— Problem description —
Extract from the listing each line in which the word "FreeCAD" appears.

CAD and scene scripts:

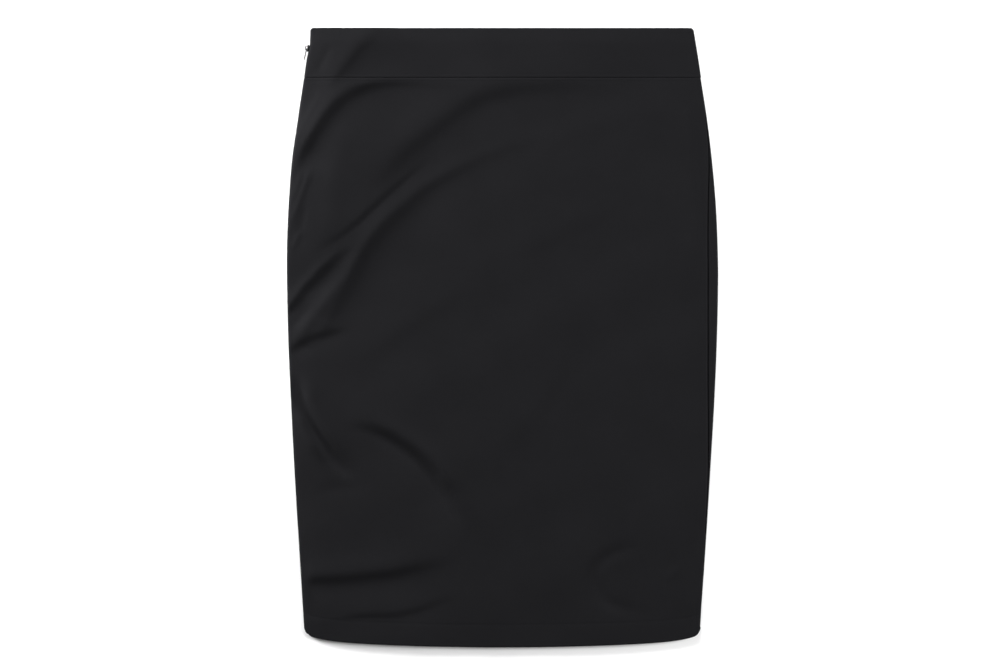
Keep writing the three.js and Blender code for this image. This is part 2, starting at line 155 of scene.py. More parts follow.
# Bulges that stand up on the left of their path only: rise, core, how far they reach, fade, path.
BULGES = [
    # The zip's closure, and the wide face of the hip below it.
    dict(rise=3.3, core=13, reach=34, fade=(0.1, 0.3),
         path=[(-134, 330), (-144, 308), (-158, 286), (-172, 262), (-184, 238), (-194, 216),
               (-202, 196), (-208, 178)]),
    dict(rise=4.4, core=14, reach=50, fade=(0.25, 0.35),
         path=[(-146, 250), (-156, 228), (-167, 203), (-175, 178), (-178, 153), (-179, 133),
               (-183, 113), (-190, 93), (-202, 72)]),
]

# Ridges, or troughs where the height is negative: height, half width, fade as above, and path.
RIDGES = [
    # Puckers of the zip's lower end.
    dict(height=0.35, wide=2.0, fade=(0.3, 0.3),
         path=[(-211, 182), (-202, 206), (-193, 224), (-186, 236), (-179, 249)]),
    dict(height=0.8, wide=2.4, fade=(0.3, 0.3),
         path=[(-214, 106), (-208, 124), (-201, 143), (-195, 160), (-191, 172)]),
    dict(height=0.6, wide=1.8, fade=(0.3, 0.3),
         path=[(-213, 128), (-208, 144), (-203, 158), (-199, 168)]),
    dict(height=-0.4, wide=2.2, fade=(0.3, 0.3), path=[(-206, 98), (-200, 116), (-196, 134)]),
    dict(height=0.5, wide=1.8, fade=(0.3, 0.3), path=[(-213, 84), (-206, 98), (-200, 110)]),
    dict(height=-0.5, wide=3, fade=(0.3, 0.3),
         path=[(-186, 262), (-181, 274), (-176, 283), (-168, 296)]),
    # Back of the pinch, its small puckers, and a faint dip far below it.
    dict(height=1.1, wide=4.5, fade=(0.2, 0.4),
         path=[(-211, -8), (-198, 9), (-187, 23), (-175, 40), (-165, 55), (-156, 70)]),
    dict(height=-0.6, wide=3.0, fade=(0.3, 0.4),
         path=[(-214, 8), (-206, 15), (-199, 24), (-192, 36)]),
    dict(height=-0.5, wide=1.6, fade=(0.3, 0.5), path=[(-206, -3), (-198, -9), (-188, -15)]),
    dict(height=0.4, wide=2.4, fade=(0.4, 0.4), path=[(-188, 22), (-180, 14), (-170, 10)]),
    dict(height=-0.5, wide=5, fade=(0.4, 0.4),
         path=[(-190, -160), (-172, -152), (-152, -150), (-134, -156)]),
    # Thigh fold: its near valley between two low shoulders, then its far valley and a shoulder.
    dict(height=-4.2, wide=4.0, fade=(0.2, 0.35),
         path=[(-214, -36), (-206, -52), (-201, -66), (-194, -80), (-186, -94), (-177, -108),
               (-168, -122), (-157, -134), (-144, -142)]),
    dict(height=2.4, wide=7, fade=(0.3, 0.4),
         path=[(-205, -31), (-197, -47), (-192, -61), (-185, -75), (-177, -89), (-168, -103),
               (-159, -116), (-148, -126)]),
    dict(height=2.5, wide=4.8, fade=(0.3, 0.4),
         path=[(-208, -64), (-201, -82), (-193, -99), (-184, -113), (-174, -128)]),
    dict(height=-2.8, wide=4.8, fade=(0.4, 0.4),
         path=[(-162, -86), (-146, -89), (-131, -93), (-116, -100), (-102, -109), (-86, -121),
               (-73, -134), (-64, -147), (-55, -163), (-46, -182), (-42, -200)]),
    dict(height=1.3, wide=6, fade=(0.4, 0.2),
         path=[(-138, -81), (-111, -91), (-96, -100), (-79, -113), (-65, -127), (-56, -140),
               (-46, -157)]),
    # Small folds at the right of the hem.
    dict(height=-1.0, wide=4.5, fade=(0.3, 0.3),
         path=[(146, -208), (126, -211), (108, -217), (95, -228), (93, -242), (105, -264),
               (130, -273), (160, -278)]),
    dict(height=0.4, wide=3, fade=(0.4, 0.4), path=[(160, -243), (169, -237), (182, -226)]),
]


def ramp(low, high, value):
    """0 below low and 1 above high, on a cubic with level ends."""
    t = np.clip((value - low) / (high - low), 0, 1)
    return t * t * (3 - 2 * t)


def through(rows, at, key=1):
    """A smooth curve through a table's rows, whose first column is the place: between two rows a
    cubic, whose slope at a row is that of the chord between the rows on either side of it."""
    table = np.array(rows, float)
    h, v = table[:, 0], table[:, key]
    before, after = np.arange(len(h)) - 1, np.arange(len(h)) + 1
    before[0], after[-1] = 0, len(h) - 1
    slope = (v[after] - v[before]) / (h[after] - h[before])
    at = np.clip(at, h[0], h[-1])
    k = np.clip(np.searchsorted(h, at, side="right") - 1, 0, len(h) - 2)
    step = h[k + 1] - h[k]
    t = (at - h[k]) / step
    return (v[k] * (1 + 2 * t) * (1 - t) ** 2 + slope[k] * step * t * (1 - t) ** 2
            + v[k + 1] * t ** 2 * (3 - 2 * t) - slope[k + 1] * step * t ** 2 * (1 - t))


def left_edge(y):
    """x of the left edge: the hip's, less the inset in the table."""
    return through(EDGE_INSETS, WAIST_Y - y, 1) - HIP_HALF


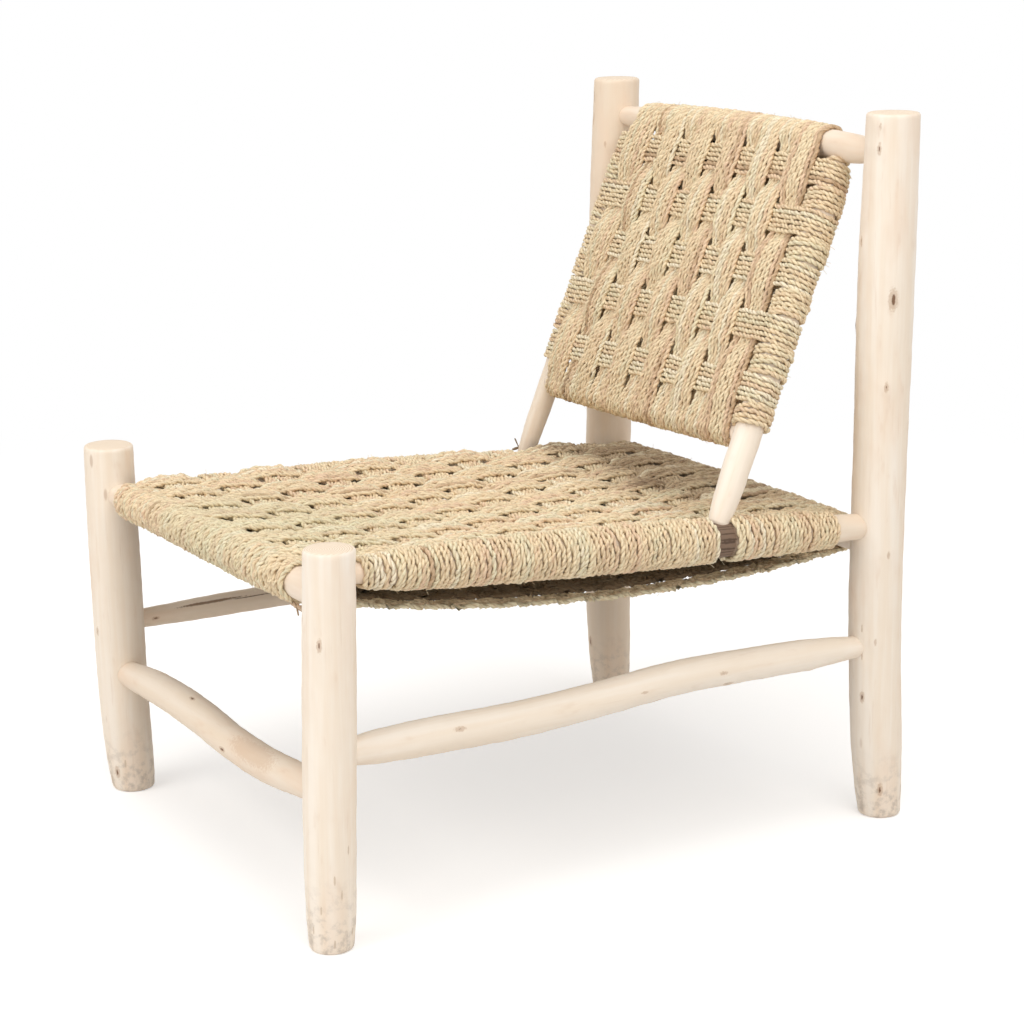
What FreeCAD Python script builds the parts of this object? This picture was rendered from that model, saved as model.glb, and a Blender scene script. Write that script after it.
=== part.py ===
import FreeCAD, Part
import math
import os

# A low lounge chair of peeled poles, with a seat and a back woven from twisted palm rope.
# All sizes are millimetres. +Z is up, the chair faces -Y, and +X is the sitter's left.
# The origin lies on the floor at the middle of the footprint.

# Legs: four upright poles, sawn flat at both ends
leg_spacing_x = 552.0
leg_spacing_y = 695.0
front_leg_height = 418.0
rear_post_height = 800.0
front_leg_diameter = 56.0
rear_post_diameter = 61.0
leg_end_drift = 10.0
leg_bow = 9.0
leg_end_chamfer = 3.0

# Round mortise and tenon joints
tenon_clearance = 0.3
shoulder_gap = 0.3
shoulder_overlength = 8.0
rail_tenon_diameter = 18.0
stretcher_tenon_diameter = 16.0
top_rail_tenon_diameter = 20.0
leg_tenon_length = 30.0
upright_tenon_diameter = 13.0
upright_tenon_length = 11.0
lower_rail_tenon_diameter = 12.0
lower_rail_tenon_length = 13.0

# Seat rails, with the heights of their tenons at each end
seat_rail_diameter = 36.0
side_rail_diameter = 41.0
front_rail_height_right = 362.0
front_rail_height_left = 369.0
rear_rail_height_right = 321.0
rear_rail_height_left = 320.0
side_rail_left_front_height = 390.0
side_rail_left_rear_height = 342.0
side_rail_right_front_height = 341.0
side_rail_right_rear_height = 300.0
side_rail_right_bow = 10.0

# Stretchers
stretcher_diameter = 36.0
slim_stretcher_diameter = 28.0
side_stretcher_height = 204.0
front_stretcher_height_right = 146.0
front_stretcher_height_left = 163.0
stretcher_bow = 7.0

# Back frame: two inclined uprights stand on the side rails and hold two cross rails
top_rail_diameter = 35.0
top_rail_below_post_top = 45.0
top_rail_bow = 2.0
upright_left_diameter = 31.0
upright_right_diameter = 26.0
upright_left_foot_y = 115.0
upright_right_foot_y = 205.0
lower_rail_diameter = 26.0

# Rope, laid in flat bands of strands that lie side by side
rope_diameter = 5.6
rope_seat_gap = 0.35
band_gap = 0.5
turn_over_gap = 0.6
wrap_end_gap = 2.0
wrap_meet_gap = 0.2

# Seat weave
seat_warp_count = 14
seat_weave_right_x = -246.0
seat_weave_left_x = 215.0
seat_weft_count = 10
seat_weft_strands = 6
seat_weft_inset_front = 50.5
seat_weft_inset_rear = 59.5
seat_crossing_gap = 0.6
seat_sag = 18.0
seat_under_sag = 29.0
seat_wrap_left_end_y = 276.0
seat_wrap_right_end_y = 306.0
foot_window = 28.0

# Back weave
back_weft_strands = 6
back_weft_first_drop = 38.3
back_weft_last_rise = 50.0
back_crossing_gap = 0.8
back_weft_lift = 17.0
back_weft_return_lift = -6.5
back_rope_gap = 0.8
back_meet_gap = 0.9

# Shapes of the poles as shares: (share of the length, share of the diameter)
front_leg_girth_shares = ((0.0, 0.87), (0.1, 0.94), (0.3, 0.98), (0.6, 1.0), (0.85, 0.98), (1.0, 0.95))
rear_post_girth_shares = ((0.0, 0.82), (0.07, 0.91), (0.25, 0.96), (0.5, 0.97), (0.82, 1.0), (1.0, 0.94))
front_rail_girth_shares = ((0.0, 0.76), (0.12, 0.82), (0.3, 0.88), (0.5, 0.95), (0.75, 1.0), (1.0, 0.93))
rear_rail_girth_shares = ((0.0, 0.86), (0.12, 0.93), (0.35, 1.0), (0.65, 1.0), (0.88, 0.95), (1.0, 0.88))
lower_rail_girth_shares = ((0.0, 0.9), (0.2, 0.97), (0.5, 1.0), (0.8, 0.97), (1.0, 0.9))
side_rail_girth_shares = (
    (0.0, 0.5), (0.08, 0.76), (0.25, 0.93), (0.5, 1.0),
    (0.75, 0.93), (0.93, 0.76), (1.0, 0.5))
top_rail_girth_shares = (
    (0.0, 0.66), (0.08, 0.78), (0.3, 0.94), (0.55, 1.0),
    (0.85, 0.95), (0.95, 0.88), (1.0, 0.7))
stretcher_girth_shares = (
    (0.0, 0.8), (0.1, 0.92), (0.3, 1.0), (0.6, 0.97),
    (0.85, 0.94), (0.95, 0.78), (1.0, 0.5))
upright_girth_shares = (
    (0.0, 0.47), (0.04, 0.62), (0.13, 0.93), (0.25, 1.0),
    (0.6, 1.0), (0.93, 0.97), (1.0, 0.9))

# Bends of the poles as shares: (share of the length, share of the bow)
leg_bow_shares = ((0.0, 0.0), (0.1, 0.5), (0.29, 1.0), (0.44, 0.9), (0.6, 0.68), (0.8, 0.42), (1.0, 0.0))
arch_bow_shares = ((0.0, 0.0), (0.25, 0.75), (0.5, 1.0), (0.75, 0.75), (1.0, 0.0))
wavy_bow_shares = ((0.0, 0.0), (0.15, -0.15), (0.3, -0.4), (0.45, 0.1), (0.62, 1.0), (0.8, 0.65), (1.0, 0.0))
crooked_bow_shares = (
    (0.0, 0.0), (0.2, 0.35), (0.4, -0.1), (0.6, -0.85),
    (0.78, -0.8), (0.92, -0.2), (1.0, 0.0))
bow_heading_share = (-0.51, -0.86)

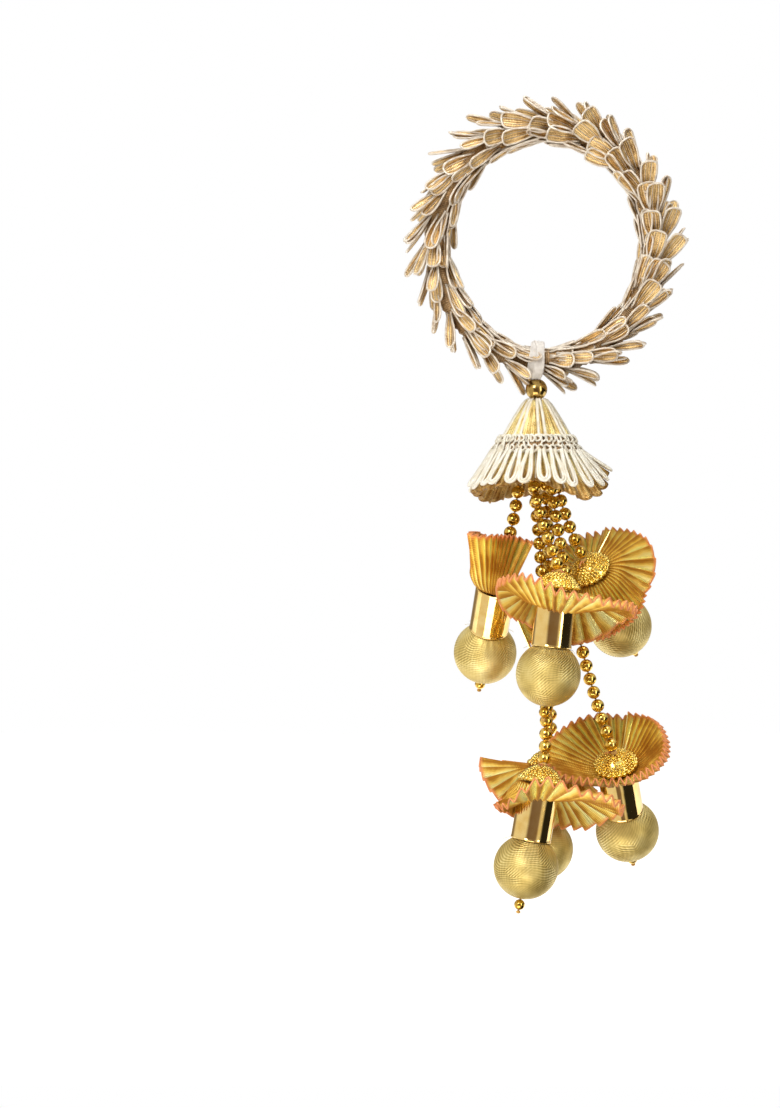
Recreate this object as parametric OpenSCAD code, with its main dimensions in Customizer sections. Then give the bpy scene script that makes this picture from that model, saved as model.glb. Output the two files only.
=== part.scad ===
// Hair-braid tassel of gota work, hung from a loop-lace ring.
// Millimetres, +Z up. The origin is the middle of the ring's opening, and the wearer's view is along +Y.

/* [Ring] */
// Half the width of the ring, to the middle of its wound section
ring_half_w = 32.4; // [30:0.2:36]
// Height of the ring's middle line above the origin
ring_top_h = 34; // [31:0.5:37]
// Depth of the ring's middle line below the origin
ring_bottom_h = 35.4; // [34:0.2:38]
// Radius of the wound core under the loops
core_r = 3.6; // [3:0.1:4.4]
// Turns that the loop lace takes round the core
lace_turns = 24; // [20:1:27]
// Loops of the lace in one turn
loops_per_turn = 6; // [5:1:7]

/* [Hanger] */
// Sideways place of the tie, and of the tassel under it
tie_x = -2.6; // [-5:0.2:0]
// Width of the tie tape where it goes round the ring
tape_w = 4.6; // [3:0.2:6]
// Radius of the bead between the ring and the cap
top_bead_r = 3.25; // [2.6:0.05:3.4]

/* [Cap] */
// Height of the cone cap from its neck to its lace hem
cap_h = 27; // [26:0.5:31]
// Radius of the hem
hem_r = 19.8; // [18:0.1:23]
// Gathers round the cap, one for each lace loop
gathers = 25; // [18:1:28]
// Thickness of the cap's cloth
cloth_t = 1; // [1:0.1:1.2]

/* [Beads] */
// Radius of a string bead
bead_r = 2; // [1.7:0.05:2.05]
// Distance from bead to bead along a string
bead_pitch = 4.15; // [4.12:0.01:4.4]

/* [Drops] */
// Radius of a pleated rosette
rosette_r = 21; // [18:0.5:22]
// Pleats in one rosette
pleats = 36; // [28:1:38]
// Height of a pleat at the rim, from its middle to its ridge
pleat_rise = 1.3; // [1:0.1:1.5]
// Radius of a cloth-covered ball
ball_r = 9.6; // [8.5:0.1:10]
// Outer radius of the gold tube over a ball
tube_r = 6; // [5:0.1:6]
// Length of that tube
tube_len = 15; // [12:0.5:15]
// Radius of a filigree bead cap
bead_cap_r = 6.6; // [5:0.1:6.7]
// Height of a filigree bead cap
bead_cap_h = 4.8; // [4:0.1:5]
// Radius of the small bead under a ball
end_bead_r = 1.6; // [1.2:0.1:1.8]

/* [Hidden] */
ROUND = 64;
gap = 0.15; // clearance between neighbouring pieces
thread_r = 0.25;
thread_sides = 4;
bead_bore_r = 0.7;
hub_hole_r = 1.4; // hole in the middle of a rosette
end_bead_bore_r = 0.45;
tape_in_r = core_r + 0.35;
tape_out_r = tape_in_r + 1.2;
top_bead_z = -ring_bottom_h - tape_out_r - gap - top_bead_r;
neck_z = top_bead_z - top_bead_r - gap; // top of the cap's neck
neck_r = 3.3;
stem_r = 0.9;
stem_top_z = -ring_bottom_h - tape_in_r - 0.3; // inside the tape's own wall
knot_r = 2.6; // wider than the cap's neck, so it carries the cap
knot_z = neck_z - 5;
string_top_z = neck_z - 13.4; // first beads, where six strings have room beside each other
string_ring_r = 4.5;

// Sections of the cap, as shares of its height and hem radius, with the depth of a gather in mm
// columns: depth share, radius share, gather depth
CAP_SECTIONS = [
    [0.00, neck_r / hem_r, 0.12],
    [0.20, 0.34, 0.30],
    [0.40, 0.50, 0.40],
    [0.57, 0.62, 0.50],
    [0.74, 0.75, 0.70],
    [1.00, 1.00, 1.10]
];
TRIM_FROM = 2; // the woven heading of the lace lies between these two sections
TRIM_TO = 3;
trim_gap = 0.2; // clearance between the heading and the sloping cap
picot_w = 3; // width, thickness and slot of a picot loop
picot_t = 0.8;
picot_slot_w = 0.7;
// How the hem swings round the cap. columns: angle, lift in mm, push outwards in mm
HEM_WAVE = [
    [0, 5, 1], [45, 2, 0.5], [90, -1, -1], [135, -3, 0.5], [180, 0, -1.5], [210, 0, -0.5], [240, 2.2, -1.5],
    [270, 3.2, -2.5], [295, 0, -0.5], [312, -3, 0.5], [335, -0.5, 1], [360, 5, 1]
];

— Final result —
What FreeCAD Python script builds the parts of this object? This picture was rendered from that model, saved as model.glb, and a Blender scene script. Write that script after it.
import FreeCAD, Part